-- Begin --

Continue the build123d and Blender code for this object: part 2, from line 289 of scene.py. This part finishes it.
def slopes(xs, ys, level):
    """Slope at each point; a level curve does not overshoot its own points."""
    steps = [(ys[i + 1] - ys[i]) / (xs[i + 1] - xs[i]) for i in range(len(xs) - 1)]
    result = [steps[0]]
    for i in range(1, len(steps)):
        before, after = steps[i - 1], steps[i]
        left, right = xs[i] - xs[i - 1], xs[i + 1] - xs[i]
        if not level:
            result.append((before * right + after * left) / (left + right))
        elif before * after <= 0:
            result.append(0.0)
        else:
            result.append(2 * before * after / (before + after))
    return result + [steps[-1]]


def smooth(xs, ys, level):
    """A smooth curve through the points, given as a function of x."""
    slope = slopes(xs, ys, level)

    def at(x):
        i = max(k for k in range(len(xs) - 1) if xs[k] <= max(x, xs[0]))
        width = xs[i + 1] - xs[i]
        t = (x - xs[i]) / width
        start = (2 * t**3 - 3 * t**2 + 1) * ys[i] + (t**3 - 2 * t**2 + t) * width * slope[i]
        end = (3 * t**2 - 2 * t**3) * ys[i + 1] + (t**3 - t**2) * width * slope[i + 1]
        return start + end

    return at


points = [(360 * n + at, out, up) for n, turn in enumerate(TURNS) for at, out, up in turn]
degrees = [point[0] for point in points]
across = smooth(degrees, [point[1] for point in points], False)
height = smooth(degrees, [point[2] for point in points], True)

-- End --

» What to do:
Reproduce only the lines from the top of the material through the one bearing "slope = slopes(xs, ys, level)", each exactly as it stands.

» Answer to the exercise:
Continue the build123d and Blender code for this object: part 2, from line 289 of scene.py. This part finishes it.
def slopes(xs, ys, level):
    """Slope at each point; a level curve does not overshoot its own points."""
    steps = [(ys[i + 1] - ys[i]) / (xs[i + 1] - xs[i]) for i in range(len(xs) - 1)]
    result = [steps[0]]
    for i in range(1, len(steps)):
        before, after = steps[i - 1], steps[i]
        left, right = xs[i] - xs[i - 1], xs[i + 1] - xs[i]
        if not level:
            result.append((before * right + after * left) / (left + right))
        elif before * after <= 0:
            result.append(0.0)
        else:
            result.append(2 * before * after / (before + after))
    return result + [steps[-1]]


def smooth(xs, ys, level):
    """A smooth curve through the points, given as a function of x."""
    slope = slopes(xs, ys, level)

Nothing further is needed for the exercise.